I’m in the (slow) process of writing some test cases for multi-threaded code. I eventually want to have some confidence that some code is executed once, and only once, in an efficient manner. It’s the ‘efficient’ part that worries me, because for efficient, it also has a tendency to be clever, and I’m learning that clever MT code is often subtly broken. [bacon2000double] So if smarter people than me make mistakes about MT code, I need tests to compensate. And ones that will cover occasional allowed but unexpected behavior. Which means the test framework should be able to detect them.

Also, fortunately, the RPi is a computer that exhibits some odd behavior, as it is an ARM system. X86 has a much stronger model. However, even the x86 model is allowed to perform in odd ways.
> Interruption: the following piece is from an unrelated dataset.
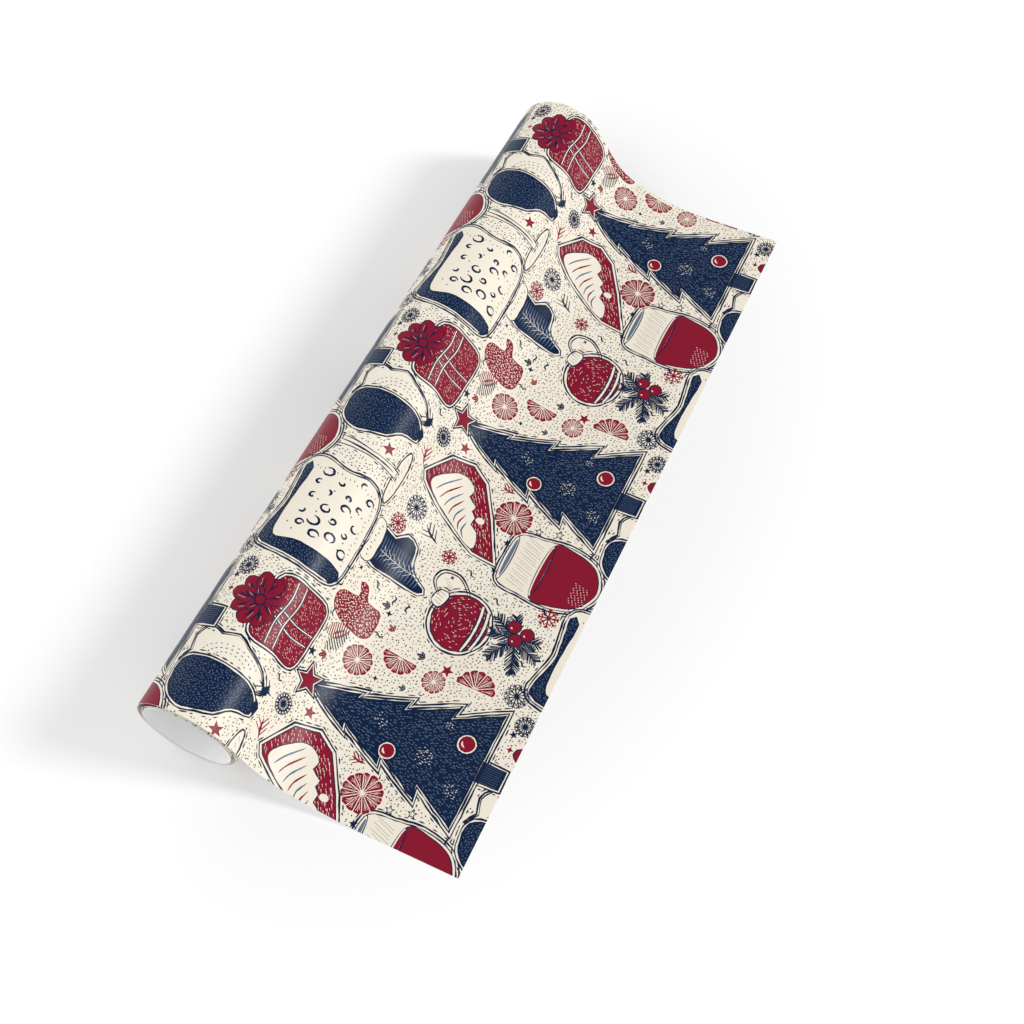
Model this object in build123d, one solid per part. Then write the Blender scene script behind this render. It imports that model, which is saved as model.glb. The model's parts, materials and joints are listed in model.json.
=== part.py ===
"""Coreless roll of printed gift wrap, lying on a table with its free end drawn out flat.

The whole object is one rectangular sheet. Its cross-section is walked as one line, from the free
edge on the table, up the flare and round the roll to the inner end, and every node is a length of
that same line, extruded along the roll. Neighbouring lengths meet face to face.

X runs across the roll towards the free edge, Y along the roll, Z up. The origin is on the table,
in the middle of the object's footprint. Millimetres.
"""

import os
from math import cos, degrees, pi, radians, sin

from build123d import *

# The sheet
sheet_width = 762.0        # 30 in, along the roll
sheet_length = 914.4       # 36 in, from the free edge to the inner end
thickness = 0.6            # stands for one thickness of paper and the air that clings to it

# The roll
roll_radius = 49.6         # middle of the paper where it leaves the roll
turn_gap = 4.4             # each turn lies this much further in than the one outside it
leaving_angle = 29.0       # where the sheet leaves the roll, above the horizontal on the free side
bore_wrap = 290.0          # the last stretch, which lies on one true circle
bore_step = 2.0            # how much further in that circle starts

# The flare, from the roll down to the table
toe_radius = 200.0         # long gentle curve that meets the table
toe_turn = 22.0
throat_radius = 75.0       # tighter curve above it
flat_length = 82.0         # from the toe to the free edge

quarter_step = turn_gap / 4
rise_angle = 90.0 - leaving_angle


def straight(length):
    """A straight stretch."""
    return length, None


def bend(radius, turn):
    """A round stretch that turns left by that many degrees, or right if the turn is negative."""
    return radius * radians(abs(turn)), radius if turn > 0 else -radius


def advance(place, stretch):
    """The place (x, z, heading) at the end of a stretch that starts at the given place."""
    x, z, heading = place
    length, radius = stretch
    if radius is None:
        return x + length * cos(heading), z + length * sin(heading), heading
    turned = heading + length / radius
    return x + radius * (sin(turned) - sin(heading)), z - radius * (cos(turned) - cos(heading)), turned


def beside(place, offset):
    """The point at that distance to the right of the line, in the end plane of the roll."""
    x, z, heading = place
    return Vector(x + offset * sin(heading), -sheet_width / 2, z - offset * cos(heading))


def face_edges(place, stretches, offset):
    """The edges of one face of the paper along the stretches, at that offset from the middle."""
    edges = []
    for length, radius in stretches:
        middle = advance(place, (length / 2, radius))
        end = advance(place, (length, radius))
        first, last = beside(place, offset), beside(end, offset)
        if radius is None:
            edges.append(Edge.make_line(first, last))
        else:
            edges.append(Edge.make_three_point_arc(first, beside(middle, offset), last))
        place = end
    return edges


def paper(place, stretches):
    """A length of the sheet that starts at the place, and the place where it ends."""
    end = place
    for stretch in stretches:
        end = advance(end, stretch)
    half = thickness / 2
    outline = face_edges(place, stretches, half) + face_edges(place, stretches, -half)
    outline.append(Edge.make_line(beside(place, half), beside(place, -half)))
    outline.append(Edge.make_line(beside(end, half), beside(end, -half)))
    solid = Solid.extrude(Face(Wire(outline)), Vector(0, sheet_width, 0))
    return solid, end


def leaving_height():
    """Height of the middle of the paper where it leaves the roll, for a roll that rests on the table.

    The roll's lowest point is on its third quarter, whose centre has moved twice by a quarter step.
    """
    lowest_radius = roll_radius - 2 * quarter_step
    centre_drift = quarter_step * (sin(radians(leaving_angle + 90)) + sin(radians(leaving_angle + 180)))
    axis_height = lowest_radius + thickness / 2 - centre_drift
    return axis_height + roll_radius * sin(radians(leaving_angle))


def flare_stretches():
    """From the table up to the roll: toe, throat, and a straight run as long as the height leaves."""
    toe = bend(toe_radius, -toe_turn)
    throat = bend(throat_radius, toe_turn - rise_angle)
    place = (0.0, thickness / 2, pi)
    for stretch in (toe, throat):
        place = advance(place, stretch)
    left_to_climb = leaving_height() - place[1]
    return [toe, throat, straight(left_to_climb / sin(place[2]))]


def outer_stretches():
    """The outermost turn: four quarters, each with a slightly smaller radius."""
    return [bend(roll_radius - step * quarter_step, 90) for step in range(4)]


def inner_stretches(used):
    """The paper inside the outermost turn, as (up to one full turn, the rest to the inner end).

    used is the length of sheet outside it. The last stretch lies on one circle, so its length and
    the length of the stretch before it follow from the length of sheet that is left.
    """
    first = bend(roll_radius - 4 * quarter_step, 90)
    second_radius = roll_radius - 5 * quarter_step
    bore_radius = second_radius - bore_step
    circle = bend(bore_radius, bore_wrap)
    between = sheet_length - used - first[0] - circle[0]
    turned = 90 + degrees(between / second_radius)
    rest_of_turn = bend(bore_radius, 360 - turned)
    return [first, (between, second_radius), rest_of_turn], [bend(bore_radius, bore_wrap - 360 + turned)]


def length_of(stretches):
    """Length of paper in the stretches."""
    return sum(length for length, _ in stretches)


flat = [straight(flat_length)]
flare = flare_stretches()
outer = outer_stretches()
middle, inner = inner_stretches(length_of(flat + flare + outer))

place = (0.0, thickness / 2, pi)
nodes = {}
lines = {}
for name, stretches in {
    "flat_sheet": flat,
    "flared_sheet": flare,
    "outer_turn": outer,
    "middle_turn": middle,
    "inner_turn": inner,
}.items():
    solid, end = paper(place, stretches)
    nodes[name] = solid
    lines[name] = place
    place = end

# The footprint's middle becomes x = 0
boxes = [solid.bounding_box() for solid in nodes.values()]
to_middle = -(min(box.min.X for box in boxes) + max(box.max.X for box in boxes)) / 2

os.makedirs("parts", exist_ok=True)
for name, solid in nodes.items():
    node = Pos(to_middle, 0, 0) * solid
    node.label = name
    export_step(node, f"parts/{name}.step")

# Where each length starts, with its paper, and the bore's circle, all in the finished frame
for name, (x, z, heading) in lines.items():
    print(f"{name}: starts at x {x + to_middle:.3f} z {z:.3f}, heading {degrees(heading):.3f}")
bore_radius = inner[0][1]
x, z, heading = place
bore_x, bore_z = x + to_middle - bore_radius * sin(heading), z + bore_radius * cos(heading)
print(f"bore: x {bore_x:.3f} z {bore_z:.3f} radius {bore_radius - thickness / 2:.3f}")
print(f"paper used: {length_of(flat + flare + outer + middle + inner):.2f}")
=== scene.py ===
"""Looks of the roll of gift wrap: one printed sheet, drawn flat and then laid along the roll's section.

The print is a tile of flat outlines in inks, cut into triangles together with lines across the
sheet. Copies of the tile cover the flat sheet, u along the roll and v from the free edge, and each
length of it is laid along the same line that the CAD model walks. The print is in millimetres and
the scene in metres.
"""

import json
from math import atan2, ceil, copysign, cos, floor, pi, radians, sin, sqrt

import bpy
import numpy as np
from mathutils import Matrix, Vector
from mathutils.geometry import delaunay_2d_cdt


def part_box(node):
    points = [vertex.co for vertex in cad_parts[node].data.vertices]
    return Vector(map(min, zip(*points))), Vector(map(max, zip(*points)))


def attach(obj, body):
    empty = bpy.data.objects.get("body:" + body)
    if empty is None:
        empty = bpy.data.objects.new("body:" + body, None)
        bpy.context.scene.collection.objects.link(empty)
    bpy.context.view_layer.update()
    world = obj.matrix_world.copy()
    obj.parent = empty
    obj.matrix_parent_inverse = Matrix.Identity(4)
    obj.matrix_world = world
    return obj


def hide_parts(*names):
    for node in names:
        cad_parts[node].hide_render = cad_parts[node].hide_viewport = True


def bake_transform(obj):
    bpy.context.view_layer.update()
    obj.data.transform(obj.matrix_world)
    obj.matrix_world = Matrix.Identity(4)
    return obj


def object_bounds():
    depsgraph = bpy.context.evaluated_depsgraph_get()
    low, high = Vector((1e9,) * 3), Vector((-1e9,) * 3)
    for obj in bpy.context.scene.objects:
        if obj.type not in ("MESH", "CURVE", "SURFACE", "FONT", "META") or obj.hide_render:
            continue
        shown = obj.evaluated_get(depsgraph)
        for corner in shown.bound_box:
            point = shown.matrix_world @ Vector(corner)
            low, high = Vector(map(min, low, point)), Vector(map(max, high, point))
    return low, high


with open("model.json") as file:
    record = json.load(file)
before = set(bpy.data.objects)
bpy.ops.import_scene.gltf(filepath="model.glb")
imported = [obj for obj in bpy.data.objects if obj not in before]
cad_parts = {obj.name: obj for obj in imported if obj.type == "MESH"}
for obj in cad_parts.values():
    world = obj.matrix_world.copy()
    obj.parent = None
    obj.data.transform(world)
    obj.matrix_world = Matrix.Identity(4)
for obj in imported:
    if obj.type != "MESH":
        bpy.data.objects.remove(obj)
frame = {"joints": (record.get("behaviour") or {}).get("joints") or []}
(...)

Starting in 2007, Intel has started publishing short snippets of assembly and documenting what are the allowed and disallowed results running them in parallel. [IWPAug2007] These snippets have come to be called litmus tests, and are used to confirm the behavior of hardware, and confirm models of the hardware behavior. A particularly important model for C++ programmers is the x86 Total Store Order model [owens2009better] which provides a way of mapping the C++11 memory model to X86 hardware. X86 hardware provides a strongly consistent memory model. Power and ARM provide fewer guarantees, and mapping the C++ memory model to these architectures is more challenging. [maranget2012tutorial]

Message Passing

The tests outlined in the Intel paper are short pieces of assembly to be exercised on different processors, with guarantees about behavior that will not happen. The first one essentially promises that message passing will work, and is now known as the MP test.

Processor 0 Processor 1
mov [ _x], 1 // M1 mov r1, [ _y] // M3
mov [ _y], 1 // M2 mov r2, [ _x] // M4

Initially x = y = 0

r1 = 1 and r2 = 0 is not allowed

That says that we can’t read the writes of x and y out of order, which ensures that if we’re waiting to see the write to the flag y, we can be guaranteed to see the payload in x. If we change it slightly to wait for the write to _y to be visible, we can pass a message from one thread to anothher in _x. This is also known as Dekards Algorithm.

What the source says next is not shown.